EXERCISE: Both the line containing "snap_hook(eye_x, ring_top)" and the line containing "bpy.context.scene.collection.objects.link(empty)" belong in the answer, along with every line between them; print exactly those.

-------- RECORDS --------

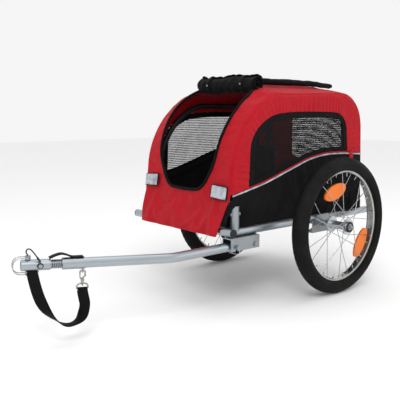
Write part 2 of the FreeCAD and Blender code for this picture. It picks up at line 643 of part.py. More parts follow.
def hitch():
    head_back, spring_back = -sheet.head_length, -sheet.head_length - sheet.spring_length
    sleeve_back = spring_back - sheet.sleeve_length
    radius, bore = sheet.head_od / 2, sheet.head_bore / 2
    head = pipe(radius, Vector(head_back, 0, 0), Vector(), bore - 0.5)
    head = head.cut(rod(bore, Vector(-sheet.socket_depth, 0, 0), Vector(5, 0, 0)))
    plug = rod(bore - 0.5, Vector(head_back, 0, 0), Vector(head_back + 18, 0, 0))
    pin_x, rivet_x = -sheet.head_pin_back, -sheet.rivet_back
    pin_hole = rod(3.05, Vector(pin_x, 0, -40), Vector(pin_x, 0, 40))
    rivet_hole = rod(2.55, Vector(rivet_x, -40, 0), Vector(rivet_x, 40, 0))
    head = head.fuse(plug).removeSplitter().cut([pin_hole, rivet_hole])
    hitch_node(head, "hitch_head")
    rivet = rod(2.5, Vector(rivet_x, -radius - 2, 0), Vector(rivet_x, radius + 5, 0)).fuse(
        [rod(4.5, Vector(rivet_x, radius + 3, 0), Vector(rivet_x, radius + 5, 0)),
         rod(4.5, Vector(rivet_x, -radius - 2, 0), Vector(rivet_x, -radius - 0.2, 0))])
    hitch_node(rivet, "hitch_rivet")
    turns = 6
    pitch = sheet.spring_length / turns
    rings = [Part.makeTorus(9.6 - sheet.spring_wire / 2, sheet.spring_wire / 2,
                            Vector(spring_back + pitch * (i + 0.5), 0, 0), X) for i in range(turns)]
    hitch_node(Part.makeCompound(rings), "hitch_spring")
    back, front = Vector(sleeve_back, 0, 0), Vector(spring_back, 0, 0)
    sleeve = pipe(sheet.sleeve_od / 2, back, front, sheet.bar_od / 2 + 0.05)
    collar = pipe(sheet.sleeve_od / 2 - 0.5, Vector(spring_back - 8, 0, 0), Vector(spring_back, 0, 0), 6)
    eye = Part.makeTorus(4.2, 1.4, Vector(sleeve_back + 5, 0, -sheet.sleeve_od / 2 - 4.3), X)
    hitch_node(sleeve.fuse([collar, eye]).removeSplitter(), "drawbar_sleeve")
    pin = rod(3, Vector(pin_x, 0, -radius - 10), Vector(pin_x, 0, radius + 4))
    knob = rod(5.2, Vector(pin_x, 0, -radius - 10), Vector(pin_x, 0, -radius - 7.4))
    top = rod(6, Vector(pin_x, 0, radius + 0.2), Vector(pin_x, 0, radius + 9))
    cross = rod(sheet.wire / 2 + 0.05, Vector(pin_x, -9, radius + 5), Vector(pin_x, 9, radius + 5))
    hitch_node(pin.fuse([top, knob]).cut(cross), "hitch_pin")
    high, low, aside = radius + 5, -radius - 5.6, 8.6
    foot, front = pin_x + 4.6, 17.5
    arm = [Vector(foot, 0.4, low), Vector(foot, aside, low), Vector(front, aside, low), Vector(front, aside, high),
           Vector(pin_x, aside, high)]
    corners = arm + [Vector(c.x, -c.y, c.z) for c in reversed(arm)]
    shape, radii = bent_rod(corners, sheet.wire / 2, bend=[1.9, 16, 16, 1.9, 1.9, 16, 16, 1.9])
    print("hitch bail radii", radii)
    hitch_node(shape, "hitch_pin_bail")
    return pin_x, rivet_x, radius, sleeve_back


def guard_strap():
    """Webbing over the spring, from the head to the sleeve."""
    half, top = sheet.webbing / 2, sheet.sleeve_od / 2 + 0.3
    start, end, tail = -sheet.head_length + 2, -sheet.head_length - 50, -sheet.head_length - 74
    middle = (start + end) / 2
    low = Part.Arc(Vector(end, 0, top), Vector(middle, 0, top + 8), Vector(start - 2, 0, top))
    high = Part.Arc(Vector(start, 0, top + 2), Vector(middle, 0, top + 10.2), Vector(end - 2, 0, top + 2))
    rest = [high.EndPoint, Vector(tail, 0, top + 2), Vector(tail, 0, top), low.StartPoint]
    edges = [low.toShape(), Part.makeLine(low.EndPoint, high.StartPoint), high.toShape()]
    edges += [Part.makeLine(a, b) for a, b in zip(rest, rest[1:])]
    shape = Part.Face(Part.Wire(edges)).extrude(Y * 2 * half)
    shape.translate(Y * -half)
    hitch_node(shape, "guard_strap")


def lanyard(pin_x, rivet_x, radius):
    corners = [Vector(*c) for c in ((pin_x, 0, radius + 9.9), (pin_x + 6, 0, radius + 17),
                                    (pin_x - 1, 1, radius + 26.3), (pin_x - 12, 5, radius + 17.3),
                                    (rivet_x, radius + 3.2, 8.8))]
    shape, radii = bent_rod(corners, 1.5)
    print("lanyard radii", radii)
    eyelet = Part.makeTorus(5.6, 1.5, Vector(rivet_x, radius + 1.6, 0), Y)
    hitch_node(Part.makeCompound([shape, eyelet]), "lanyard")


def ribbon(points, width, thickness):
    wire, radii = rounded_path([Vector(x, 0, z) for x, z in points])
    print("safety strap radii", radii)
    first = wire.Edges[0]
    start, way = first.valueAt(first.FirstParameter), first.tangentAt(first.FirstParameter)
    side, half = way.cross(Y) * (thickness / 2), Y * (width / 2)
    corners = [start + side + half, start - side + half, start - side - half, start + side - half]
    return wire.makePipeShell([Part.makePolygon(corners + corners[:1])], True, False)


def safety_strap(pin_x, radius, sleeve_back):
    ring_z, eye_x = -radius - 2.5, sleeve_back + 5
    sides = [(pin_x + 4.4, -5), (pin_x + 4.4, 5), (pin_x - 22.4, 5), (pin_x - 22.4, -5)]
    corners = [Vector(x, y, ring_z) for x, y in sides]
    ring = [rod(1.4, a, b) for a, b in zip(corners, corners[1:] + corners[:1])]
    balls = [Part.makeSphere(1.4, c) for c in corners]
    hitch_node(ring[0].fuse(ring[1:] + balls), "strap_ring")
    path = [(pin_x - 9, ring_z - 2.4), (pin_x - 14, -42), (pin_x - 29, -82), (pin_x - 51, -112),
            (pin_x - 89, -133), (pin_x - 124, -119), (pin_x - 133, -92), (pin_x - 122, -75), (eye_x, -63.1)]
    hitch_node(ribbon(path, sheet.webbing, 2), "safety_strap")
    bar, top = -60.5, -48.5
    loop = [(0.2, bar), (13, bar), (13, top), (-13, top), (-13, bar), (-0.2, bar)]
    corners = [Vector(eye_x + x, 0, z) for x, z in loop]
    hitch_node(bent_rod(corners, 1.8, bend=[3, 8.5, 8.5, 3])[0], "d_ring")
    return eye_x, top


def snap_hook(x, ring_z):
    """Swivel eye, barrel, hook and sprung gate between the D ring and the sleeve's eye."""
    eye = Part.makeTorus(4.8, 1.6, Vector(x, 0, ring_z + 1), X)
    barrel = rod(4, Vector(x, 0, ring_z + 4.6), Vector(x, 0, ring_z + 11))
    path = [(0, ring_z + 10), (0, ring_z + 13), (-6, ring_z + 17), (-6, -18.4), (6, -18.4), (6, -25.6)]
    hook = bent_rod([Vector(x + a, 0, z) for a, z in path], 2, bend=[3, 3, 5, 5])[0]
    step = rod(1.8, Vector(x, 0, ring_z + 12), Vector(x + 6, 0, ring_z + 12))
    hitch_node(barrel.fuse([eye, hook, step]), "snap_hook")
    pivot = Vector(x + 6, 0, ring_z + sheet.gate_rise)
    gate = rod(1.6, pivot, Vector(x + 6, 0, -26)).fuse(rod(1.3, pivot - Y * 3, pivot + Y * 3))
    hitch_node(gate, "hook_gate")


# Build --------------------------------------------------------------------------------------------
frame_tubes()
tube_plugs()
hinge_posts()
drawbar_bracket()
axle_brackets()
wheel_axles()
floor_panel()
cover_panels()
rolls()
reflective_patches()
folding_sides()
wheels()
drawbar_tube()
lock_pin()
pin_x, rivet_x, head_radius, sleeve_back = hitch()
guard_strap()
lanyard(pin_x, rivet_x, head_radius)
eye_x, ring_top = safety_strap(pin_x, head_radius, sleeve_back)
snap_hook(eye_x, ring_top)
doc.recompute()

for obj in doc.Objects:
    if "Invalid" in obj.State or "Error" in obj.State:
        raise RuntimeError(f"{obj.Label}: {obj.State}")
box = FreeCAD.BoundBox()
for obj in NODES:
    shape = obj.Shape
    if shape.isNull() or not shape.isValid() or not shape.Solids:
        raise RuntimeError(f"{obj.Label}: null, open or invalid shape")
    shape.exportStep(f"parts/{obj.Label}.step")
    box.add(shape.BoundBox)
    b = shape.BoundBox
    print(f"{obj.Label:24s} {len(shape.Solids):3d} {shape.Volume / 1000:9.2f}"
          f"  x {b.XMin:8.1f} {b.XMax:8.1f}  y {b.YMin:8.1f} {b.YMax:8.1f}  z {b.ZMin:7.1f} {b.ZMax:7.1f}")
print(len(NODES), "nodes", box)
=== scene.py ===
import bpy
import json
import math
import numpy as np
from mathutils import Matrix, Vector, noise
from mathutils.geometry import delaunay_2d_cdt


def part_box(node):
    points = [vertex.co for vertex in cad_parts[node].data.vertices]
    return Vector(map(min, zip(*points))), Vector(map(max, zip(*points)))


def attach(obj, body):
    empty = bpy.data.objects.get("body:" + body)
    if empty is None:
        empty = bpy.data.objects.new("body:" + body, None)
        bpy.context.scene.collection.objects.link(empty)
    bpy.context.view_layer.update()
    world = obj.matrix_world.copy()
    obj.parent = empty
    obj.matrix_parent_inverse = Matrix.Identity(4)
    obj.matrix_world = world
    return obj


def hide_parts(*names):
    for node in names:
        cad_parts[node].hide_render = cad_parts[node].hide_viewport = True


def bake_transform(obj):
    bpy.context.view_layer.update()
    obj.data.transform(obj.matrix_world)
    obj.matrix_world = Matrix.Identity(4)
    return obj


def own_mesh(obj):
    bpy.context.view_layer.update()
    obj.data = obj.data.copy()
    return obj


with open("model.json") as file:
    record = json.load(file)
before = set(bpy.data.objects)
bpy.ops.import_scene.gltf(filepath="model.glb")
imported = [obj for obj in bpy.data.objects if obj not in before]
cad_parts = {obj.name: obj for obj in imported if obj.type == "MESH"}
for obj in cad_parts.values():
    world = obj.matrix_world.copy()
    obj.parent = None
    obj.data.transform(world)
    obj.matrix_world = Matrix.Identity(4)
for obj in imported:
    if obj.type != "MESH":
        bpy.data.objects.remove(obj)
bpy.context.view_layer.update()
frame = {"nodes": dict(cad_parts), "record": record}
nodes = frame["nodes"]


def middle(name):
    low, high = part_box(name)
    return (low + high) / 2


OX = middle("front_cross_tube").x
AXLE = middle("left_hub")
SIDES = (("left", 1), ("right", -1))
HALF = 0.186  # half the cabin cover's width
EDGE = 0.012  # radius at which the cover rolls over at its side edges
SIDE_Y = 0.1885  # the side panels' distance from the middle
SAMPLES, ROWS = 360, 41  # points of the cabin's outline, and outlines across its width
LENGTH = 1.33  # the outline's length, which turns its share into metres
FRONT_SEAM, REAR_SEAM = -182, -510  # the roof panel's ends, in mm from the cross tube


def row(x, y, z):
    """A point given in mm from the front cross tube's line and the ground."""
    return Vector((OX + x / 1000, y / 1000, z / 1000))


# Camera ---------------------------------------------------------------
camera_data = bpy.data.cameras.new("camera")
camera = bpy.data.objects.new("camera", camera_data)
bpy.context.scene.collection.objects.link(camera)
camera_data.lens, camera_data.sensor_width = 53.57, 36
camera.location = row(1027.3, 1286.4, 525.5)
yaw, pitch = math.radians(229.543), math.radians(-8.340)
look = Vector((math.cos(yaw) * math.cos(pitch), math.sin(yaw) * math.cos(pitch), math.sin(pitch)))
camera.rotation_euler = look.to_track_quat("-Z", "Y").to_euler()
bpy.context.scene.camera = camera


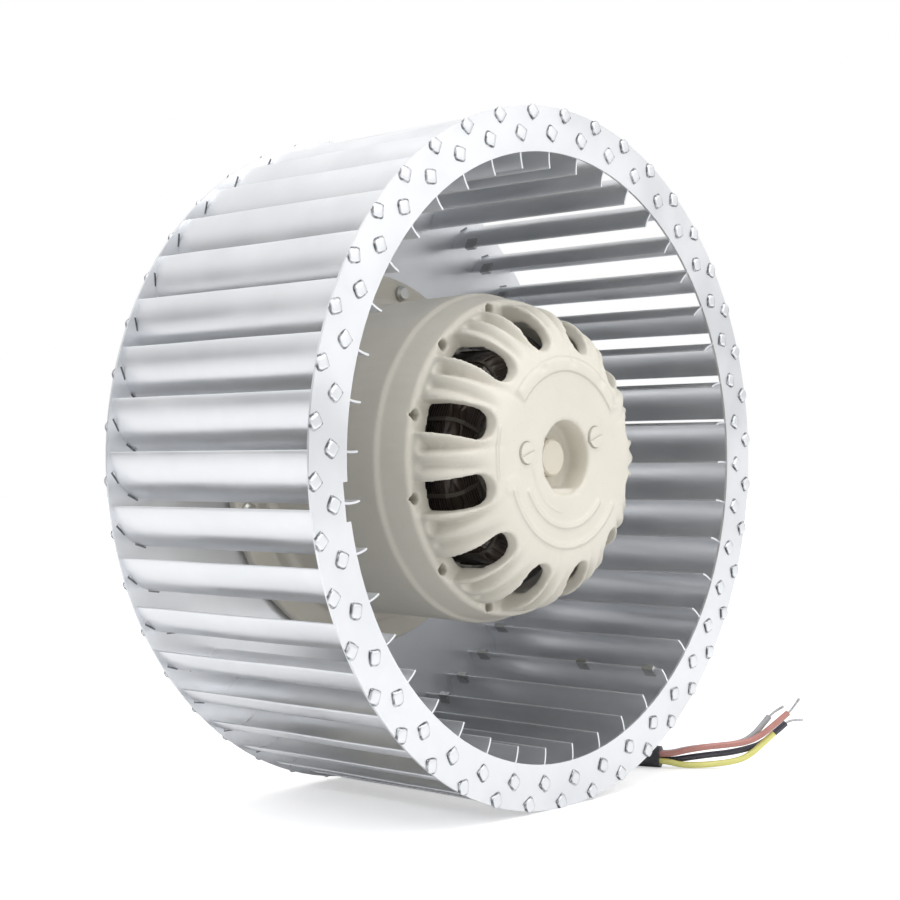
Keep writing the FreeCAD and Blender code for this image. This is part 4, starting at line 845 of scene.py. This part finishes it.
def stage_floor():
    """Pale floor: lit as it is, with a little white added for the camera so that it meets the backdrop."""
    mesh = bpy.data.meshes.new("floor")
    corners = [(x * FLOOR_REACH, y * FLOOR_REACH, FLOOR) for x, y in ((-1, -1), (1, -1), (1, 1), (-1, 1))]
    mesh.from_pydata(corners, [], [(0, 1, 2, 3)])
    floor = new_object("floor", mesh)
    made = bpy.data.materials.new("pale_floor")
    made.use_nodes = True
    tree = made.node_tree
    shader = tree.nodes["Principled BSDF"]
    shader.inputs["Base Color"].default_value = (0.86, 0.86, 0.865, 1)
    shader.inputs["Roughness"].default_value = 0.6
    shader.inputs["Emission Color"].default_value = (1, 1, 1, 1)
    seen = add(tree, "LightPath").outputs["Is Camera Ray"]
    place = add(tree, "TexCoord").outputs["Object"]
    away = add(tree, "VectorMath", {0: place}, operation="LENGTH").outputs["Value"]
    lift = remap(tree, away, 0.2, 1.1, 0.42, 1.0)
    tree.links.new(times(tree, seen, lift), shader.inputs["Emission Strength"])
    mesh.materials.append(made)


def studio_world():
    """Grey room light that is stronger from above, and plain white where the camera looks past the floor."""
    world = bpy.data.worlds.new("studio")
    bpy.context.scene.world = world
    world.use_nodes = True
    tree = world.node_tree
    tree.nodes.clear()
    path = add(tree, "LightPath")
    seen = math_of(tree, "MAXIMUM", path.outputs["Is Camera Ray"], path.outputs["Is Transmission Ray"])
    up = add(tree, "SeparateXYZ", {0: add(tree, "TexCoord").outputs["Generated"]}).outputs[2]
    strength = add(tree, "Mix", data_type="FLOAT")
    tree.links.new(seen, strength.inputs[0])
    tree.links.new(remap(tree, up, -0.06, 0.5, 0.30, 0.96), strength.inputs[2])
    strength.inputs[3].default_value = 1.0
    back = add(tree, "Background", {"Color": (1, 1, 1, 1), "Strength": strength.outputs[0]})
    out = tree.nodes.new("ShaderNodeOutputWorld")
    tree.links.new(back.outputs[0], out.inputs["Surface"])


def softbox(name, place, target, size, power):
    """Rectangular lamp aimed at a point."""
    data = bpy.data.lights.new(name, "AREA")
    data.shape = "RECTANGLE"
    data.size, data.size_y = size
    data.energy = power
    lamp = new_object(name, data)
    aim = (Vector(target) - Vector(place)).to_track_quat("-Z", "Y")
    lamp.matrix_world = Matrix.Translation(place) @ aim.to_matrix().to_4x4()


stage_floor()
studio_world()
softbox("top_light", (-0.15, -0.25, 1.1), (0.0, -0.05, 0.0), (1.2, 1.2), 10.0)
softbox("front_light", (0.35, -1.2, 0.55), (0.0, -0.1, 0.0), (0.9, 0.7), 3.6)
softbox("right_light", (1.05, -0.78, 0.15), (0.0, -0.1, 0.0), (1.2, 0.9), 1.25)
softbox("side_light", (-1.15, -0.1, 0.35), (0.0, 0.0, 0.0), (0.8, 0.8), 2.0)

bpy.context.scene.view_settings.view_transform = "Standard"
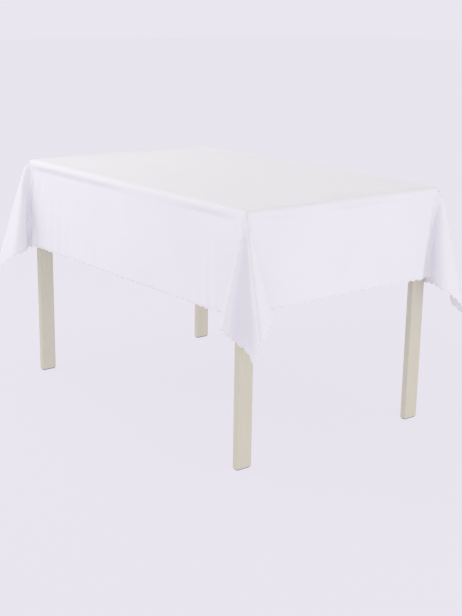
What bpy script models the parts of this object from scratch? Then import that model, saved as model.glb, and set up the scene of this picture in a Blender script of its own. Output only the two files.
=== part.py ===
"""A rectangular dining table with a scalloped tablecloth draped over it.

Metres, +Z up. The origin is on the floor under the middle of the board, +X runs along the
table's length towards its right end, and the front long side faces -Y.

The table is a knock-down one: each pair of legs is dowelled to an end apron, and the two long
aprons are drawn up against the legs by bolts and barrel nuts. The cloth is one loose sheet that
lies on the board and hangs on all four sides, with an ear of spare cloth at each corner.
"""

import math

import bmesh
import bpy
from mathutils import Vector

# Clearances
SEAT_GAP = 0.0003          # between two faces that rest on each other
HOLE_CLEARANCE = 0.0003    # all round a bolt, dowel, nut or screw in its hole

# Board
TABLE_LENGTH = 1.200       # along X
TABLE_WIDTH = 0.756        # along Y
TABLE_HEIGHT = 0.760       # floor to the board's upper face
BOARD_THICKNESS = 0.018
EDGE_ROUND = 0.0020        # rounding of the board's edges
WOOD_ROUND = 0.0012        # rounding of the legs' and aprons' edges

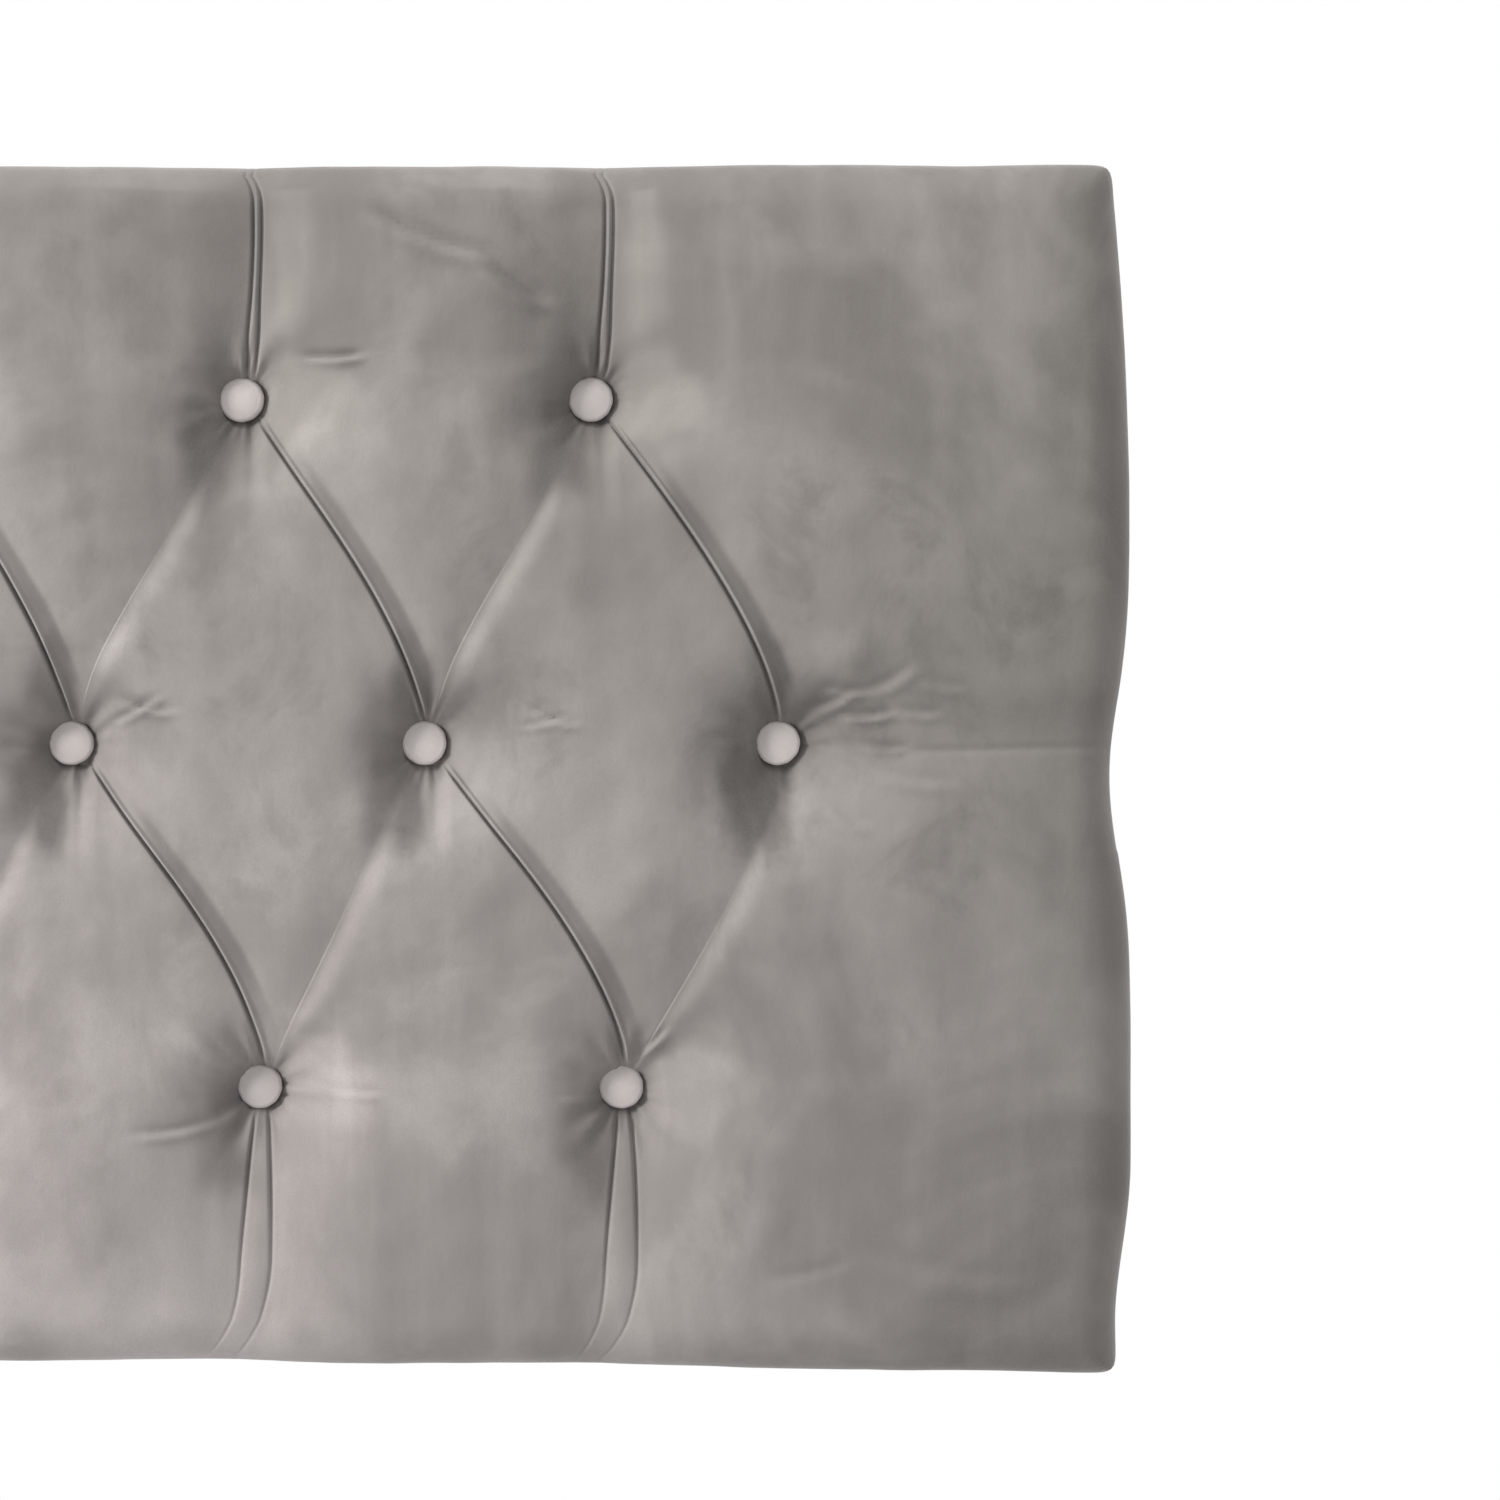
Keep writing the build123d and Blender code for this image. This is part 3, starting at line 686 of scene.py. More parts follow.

--------

EXERCISE SOLUTION:
snap_hook(eye_x, ring_top)
doc.recompute()

for obj in doc.Objects:
    if "Invalid" in obj.State or "Error" in obj.State:
        raise RuntimeError(f"{obj.Label}: {obj.State}")
box = FreeCAD.BoundBox()
for obj in NODES:
    shape = obj.Shape
    if shape.isNull() or not shape.isValid() or not shape.Solids:
        raise RuntimeError(f"{obj.Label}: null, open or invalid shape")
    shape.exportStep(f"parts/{obj.Label}.step")
    box.add(shape.BoundBox)
    b = shape.BoundBox
    print(f"{obj.Label:24s} {len(shape.Solids):3d} {shape.Volume / 1000:9.2f}"
          f"  x {b.XMin:8.1f} {b.XMax:8.1f}  y {b.YMin:8.1f} {b.YMax:8.1f}  z {b.ZMin:7.1f} {b.ZMax:7.1f}")
print(len(NODES), "nodes", box)
=== scene.py ===
import bpy
import json
import math
import numpy as np
from mathutils import Matrix, Vector, noise
from mathutils.geometry import delaunay_2d_cdt


def part_box(node):
    points = [vertex.co for vertex in cad_parts[node].data.vertices]
    return Vector(map(min, zip(*points))), Vector(map(max, zip(*points)))


def attach(obj, body):
    empty = bpy.data.objects.get("body:" + body)
    if empty is None:
        empty = bpy.data.objects.new("body:" + body, None)
        bpy.context.scene.collection.objects.link(empty)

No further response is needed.